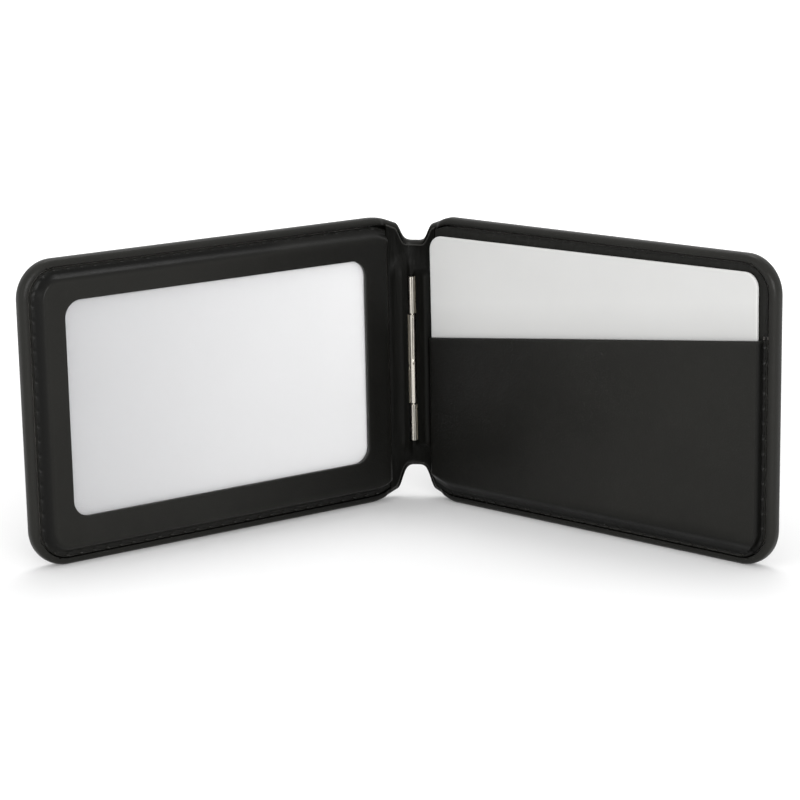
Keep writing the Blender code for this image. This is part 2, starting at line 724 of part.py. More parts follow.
def lining_stations():
    """Across the spine: each place where the lining lies back, and where the hinge lifts it."""
    flap_start = LEAF_CUT + GLUE_LINE
    flap_bend = LEAF_BEND + LEAF_RAMP / 2
    flap_foot = flap_bend + LEAF_RAMP
    half = [((0, LINING_DEPTH), (flap_start, FLAP_DEPTH)),
            ((flap_bend / 2, LINING_DEPTH), (flap_bend, FLAP_DEPTH)),
            ((flap_foot, LINING_DEPTH), (flap_foot, LINING_DEPTH)),
            ((SPINE_EDGE, LINING_DEPTH), (SPINE_EDGE, LINING_DEPTH))]
    right = [(on_panel(*back, 1), on_panel(*lifted, 1)) for back, lifted in half]
    left = [(on_panel(*back, -1), on_panel(*lifted, -1)) for back, lifted in reversed(half)]
    turns = [HALF_TURN * share for share in (-0.5, 0, 0.5)]
    bottom = [Vector((LINING_DEPTH * math.sin(t), LINING_DEPTH * math.cos(t), 0)) for t in turns]
    return left + [(place, place) for place in bottom] + right, len(left)


def spine_lining(spine):
    """Lining across the spine: it lies back at the ends, and covers the leaves beside the barrel."""
    stations, slot_start = lining_stations()
    slot_columns = range(slot_start - 1, slot_start + 3)
    low, high = leaf_heights()
    lifted_low, lifted_high = low - GAP, high + GAP
    ease = NOTCH_HALF_WIDTH / 2
    width = stations[-1][0].x
    shape = bmesh.new()
    grid = []
    for back, lifted in stations:
        rise = notch_rise(back.x, width)
        rows = [(rise, back), (lifted_low - ease, back), (lifted_low, lifted), (lifted_high, lifted),
                (lifted_high + ease, back), (PANEL_HEIGHT - rise, back)]
        grid.append([shape.verts.new((place.x, place.y, height)) for height, place in rows])
    for column in range(len(grid) - 1):
        for row in range(len(grid[0]) - 1):
            if row in (1, 2, 3) and column in slot_columns:
                continue
            shape.faces.new((grid[column][row], grid[column + 1][row],
                             grid[column + 1][row + 1], grid[column][row + 1]))
    loose = [corner for corner in shape.verts if not corner.link_faces]
    bmesh.ops.delete(shape, geom=loose, context="VERTS")
    piece = make_object("spine_lining", shape, leather(), spine, smooth=True)
    thicken(piece, LINING)


def build():
    clear_scene()
    spine = empty_at("spine", (0, HINGE_Y, 0), 0)
    pocket_panel = empty_at("pocket_panel", (0, HINGE_Y, 0), -HALF_TURN)
    cover_panel = empty_at("cover_panel", (0, HINGE_Y, 0), HALF_TURN)

    back_leather("pocket_back_leather", 1, pocket_panel)
    foam_pad("pocket_foam_pad", 1, pocket_panel)
    magnet_board = stiffener_board("pocket_board", 1, pocket_panel)
    magnet_array(magnet_board, pocket_panel)
    closure_magnets("pocket", 1, pocket_panel)
    pocket_lining(pocket_panel)
    pocket_leather(pocket_panel)
    rivets("pocket", 1, pocket_panel)
    seam_thread("pocket_seam_thread", 1, pocket_panel, MOUTH_AT_FREE_END)
    card(pocket_panel)

    back_leather("cover_back_leather", -1, cover_panel)
    foam_pad("cover_foam_pad", -1, cover_panel)
    stiffener_board("cover_board", -1, cover_panel)
    closure_magnets("cover", -1, cover_panel)
    window_insert(cover_panel)
    window_film(cover_panel)
    window_frame(cover_panel)
    rivets("cover", -1, cover_panel)
    seam_thread("cover_seam_thread", -1, cover_panel, PANEL_HEIGHT)

    hinge(pocket_panel, cover_panel)
    spine_leather(spine)
    spine_lining(spine)


build()
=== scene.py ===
"""Dresses the magnetic phone wallet: leather, lining, stitches, metal, card and window, and the studio."""
import json
import math

import bmesh
import bpy
from mathutils import Matrix, Vector, kdtree, noise
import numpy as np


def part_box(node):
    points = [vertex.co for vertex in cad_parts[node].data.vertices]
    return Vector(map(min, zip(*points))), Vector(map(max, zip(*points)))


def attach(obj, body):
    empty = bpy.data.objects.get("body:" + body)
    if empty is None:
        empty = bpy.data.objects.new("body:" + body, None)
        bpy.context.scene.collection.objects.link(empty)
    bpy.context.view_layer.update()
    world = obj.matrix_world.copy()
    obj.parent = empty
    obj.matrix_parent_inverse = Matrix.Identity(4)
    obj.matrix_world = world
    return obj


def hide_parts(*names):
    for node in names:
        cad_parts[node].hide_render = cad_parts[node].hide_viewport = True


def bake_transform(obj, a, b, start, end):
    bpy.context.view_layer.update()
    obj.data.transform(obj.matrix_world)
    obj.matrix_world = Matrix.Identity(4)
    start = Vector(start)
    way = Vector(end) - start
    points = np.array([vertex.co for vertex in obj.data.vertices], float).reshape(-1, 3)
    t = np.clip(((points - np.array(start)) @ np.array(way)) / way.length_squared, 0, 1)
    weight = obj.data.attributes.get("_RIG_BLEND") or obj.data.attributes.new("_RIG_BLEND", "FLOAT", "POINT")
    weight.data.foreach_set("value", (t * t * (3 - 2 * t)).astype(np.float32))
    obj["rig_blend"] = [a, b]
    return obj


bl_info = {
    "name": "Magnetic Phone Wallet",
    "version": (1, 0, 0),
    "blender": (4, 5, 0),
    "location": "3D View > Sidebar > Wallet",
    "description": "Builds the leather, stitching and finishes of a hinged phone wallet",
    "category": "Object",
}

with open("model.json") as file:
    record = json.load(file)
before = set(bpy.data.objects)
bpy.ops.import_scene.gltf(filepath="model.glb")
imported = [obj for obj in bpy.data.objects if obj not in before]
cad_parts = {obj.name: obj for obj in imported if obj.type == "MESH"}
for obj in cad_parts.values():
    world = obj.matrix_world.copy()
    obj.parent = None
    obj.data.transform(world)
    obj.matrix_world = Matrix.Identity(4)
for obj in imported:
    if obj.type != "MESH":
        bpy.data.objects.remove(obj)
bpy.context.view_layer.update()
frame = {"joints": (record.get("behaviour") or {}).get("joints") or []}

POCKET = "pocket_panel"
COVER = "cover_panel"
SIDES = {POCKET: 1, COVER: -1}
HINGE = Vector((*frame["joints"][0]["pos_m"][:2], 0))
HALF_TURN = (math.pi - math.radians(frame["joints"][0]["range_deg"][1])) / 2
PANEL_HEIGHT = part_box("pocket_back_leather")[1][2]
HINGE_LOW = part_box("hinge_leaf_pocket_side")[0][2]
HINGE_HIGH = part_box("hinge_leaf_pocket_side")[1][2]
TINY = 1e-6


def length(name, metres, description):
    """A length that the user may change."""
    return bpy.props.FloatProperty(name=name, description=description, default=metres, min=0.0,
                                   subtype="DISTANCE", unit="LENGTH", precision=5)


def lengths(name, metres, description):
    """Two lengths that belong together."""
    return bpy.props.FloatVectorProperty(name=name, description=description, default=metres, size=2,
                                         min=0.0, unit="LENGTH", precision=5)


def factor(name, value, description):
    """A share from 0 to 1 that the user may change."""
    return bpy.props.FloatProperty(name=name, description=description, default=value, min=0.0, max=1.0,
                                   subtype="FACTOR")


def angle(name, degrees, description):
    """A small angle that the user may change."""
    return bpy.props.FloatProperty(name=name, description=description, default=math.radians(degrees),
                                   min=0.0, max=0.5, subtype="ANGLE", unit="ROTATION")


def colour(name, value, description):
    """A colour that the user may change."""
    return bpy.props.FloatVectorProperty(name=name, description=description, default=value, size=3,
                                         subtype="COLOR", min=0.0, max=1.0)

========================

Work instructions: Give the complete listing a second time, exactly as it reads.

Correct answer:
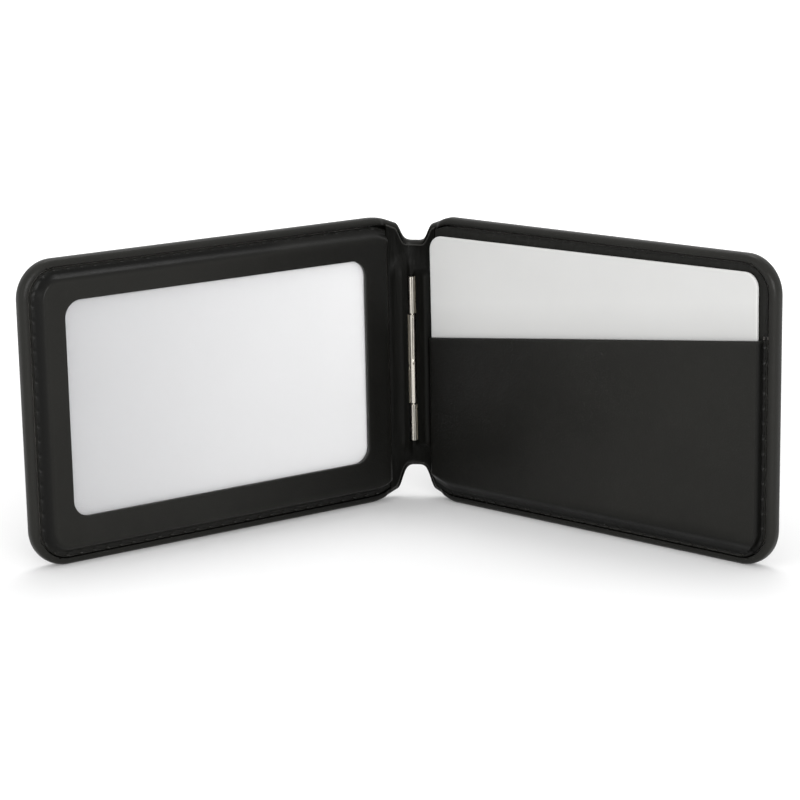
Keep writing the Blender code for this image. This is part 2, starting at line 724 of part.py. More parts follow.
def lining_stations():
    """Across the spine: each place where the lining lies back, and where the hinge lifts it."""
    flap_start = LEAF_CUT + GLUE_LINE
    flap_bend = LEAF_BEND + LEAF_RAMP / 2
    flap_foot = flap_bend + LEAF_RAMP
    half = [((0, LINING_DEPTH), (flap_start, FLAP_DEPTH)),
            ((flap_bend / 2, LINING_DEPTH), (flap_bend, FLAP_DEPTH)),
            ((flap_foot, LINING_DEPTH), (flap_foot, LINING_DEPTH)),
            ((SPINE_EDGE, LINING_DEPTH), (SPINE_EDGE, LINING_DEPTH))]
    right = [(on_panel(*back, 1), on_panel(*lifted, 1)) for back, lifted in half]
    left = [(on_panel(*back, -1), on_panel(*lifted, -1)) for back, lifted in reversed(half)]
    turns = [HALF_TURN * share for share in (-0.5, 0, 0.5)]
    bottom = [Vector((LINING_DEPTH * math.sin(t), LINING_DEPTH * math.cos(t), 0)) for t in turns]
    return left + [(place, place) for place in bottom] + right, len(left)


def spine_lining(spine):
    """Lining across the spine: it lies back at the ends, and covers the leaves beside the barrel."""
    stations, slot_start = lining_stations()
    slot_columns = range(slot_start - 1, slot_start + 3)
    low, high = leaf_heights()
    lifted_low, lifted_high = low - GAP, high + GAP
    ease = NOTCH_HALF_WIDTH / 2
    width = stations[-1][0].x
    shape = bmesh.new()
    grid = []
    for back, lifted in stations:
        rise = notch_rise(back.x, width)
        rows = [(rise, back), (lifted_low - ease, back), (lifted_low, lifted), (lifted_high, lifted),
                (lifted_high + ease, back), (PANEL_HEIGHT - rise, back)]
        grid.append([shape.verts.new((place.x, place.y, height)) for height, place in rows])
    for column in range(len(grid) - 1):
        for row in range(len(grid[0]) - 1):
            if row in (1, 2, 3) and column in slot_columns:
                continue
            shape.faces.new((grid[column][row], grid[column + 1][row],
                             grid[column + 1][row + 1], grid[column][row + 1]))
    loose = [corner for corner in shape.verts if not corner.link_faces]
    bmesh.ops.delete(shape, geom=loose, context="VERTS")
    piece = make_object("spine_lining", shape, leather(), spine, smooth=True)
    thicken(piece, LINING)


def build():
    clear_scene()
    spine = empty_at("spine", (0, HINGE_Y, 0), 0)
    pocket_panel = empty_at("pocket_panel", (0, HINGE_Y, 0), -HALF_TURN)
    cover_panel = empty_at("cover_panel", (0, HINGE_Y, 0), HALF_TURN)

    back_leather("pocket_back_leather", 1, pocket_panel)
    foam_pad("pocket_foam_pad", 1, pocket_panel)
    magnet_board = stiffener_board("pocket_board", 1, pocket_panel)
    magnet_array(magnet_board, pocket_panel)
    closure_magnets("pocket", 1, pocket_panel)
    pocket_lining(pocket_panel)
    pocket_leather(pocket_panel)
    rivets("pocket", 1, pocket_panel)
    seam_thread("pocket_seam_thread", 1, pocket_panel, MOUTH_AT_FREE_END)
    card(pocket_panel)

    back_leather("cover_back_leather", -1, cover_panel)
    foam_pad("cover_foam_pad", -1, cover_panel)
    stiffener_board("cover_board", -1, cover_panel)
    closure_magnets("cover", -1, cover_panel)
    window_insert(cover_panel)
    window_film(cover_panel)
    window_frame(cover_panel)
    rivets("cover", -1, cover_panel)
    seam_thread("cover_seam_thread", -1, cover_panel, PANEL_HEIGHT)

    hinge(pocket_panel, cover_panel)
    spine_leather(spine)
    spine_lining(spine)


build()
=== scene.py ===
"""Dresses the magnetic phone wallet: leather, lining, stitches, metal, card and window, and the studio."""
import json
import math

import bmesh
import bpy
from mathutils import Matrix, Vector, kdtree, noise
import numpy as np


def part_box(node):
    points = [vertex.co for vertex in cad_parts[node].data.vertices]
    return Vector(map(min, zip(*points))), Vector(map(max, zip(*points)))


def attach(obj, body):
    empty = bpy.data.objects.get("body:" + body)
    if empty is None:
        empty = bpy.data.objects.new("body:" + body, None)
        bpy.context.scene.collection.objects.link(empty)
    bpy.context.view_layer.update()
    world = obj.matrix_world.copy()
    obj.parent = empty
    obj.matrix_parent_inverse = Matrix.Identity(4)
    obj.matrix_world = world
    return obj


def hide_parts(*names):
    for node in names:
        cad_parts[node].hide_render = cad_parts[node].hide_viewport = True


def bake_transform(obj, a, b, start, end):
    bpy.context.view_layer.update()
    obj.data.transform(obj.matrix_world)
    obj.matrix_world = Matrix.Identity(4)
    start = Vector(start)
    way = Vector(end) - start
    points = np.array([vertex.co for vertex in obj.data.vertices], float).reshape(-1, 3)
    t = np.clip(((points - np.array(start)) @ np.array(way)) / way.length_squared, 0, 1)
    weight = obj.data.attributes.get("_RIG_BLEND") or obj.data.attributes.new("_RIG_BLEND", "FLOAT", "POINT")
    weight.data.foreach_set("value", (t * t * (3 - 2 * t)).astype(np.float32))
    obj["rig_blend"] = [a, b]
    return obj


bl_info = {
    "name": "Magnetic Phone Wallet",
    "version": (1, 0, 0),
    "blender": (4, 5, 0),
    "location": "3D View > Sidebar > Wallet",
    "description": "Builds the leather, stitching and finishes of a hinged phone wallet",
    "category": "Object",
}

with open("model.json") as file:
    record = json.load(file)
before = set(bpy.data.objects)
bpy.ops.import_scene.gltf(filepath="model.glb")
imported = [obj for obj in bpy.data.objects if obj not in before]
cad_parts = {obj.name: obj for obj in imported if obj.type == "MESH"}
for obj in cad_parts.values():
    world = obj.matrix_world.copy()
    obj.parent = None
    obj.data.transform(world)
    obj.matrix_world = Matrix.Identity(4)
for obj in imported:
    if obj.type != "MESH":
        bpy.data.objects.remove(obj)
bpy.context.view_layer.update()
frame = {"joints": (record.get("behaviour") or {}).get("joints") or []}

POCKET = "pocket_panel"
COVER = "cover_panel"
SIDES = {POCKET: 1, COVER: -1}
HINGE = Vector((*frame["joints"][0]["pos_m"][:2], 0))
HALF_TURN = (math.pi - math.radians(frame["joints"][0]["range_deg"][1])) / 2
PANEL_HEIGHT = part_box("pocket_back_leather")[1][2]
HINGE_LOW = part_box("hinge_leaf_pocket_side")[0][2]
HINGE_HIGH = part_box("hinge_leaf_pocket_side")[1][2]
TINY = 1e-6


def length(name, metres, description):
    """A length that the user may change."""
    return bpy.props.FloatProperty(name=name, description=description, default=metres, min=0.0,
                                   subtype="DISTANCE", unit="LENGTH", precision=5)


def lengths(name, metres, description):
    """Two lengths that belong together."""
    return bpy.props.FloatVectorProperty(name=name, description=description, default=metres, size=2,
                                         min=0.0, unit="LENGTH", precision=5)


def factor(name, value, description):
    """A share from 0 to 1 that the user may change."""
    return bpy.props.FloatProperty(name=name, description=description, default=value, min=0.0, max=1.0,
                                   subtype="FACTOR")


def angle(name, degrees, description):
    """A small angle that the user may change."""
    return bpy.props.FloatProperty(name=name, description=description, default=math.radians(degrees),
                                   min=0.0, max=0.5, subtype="ANGLE", unit="ROTATION")


def colour(name, value, description):
    """A colour that the user may change."""
    return bpy.props.FloatVectorProperty(name=name, description=description, default=value, size=3,
                                         subtype="COLOR", min=0.0, max=1.0)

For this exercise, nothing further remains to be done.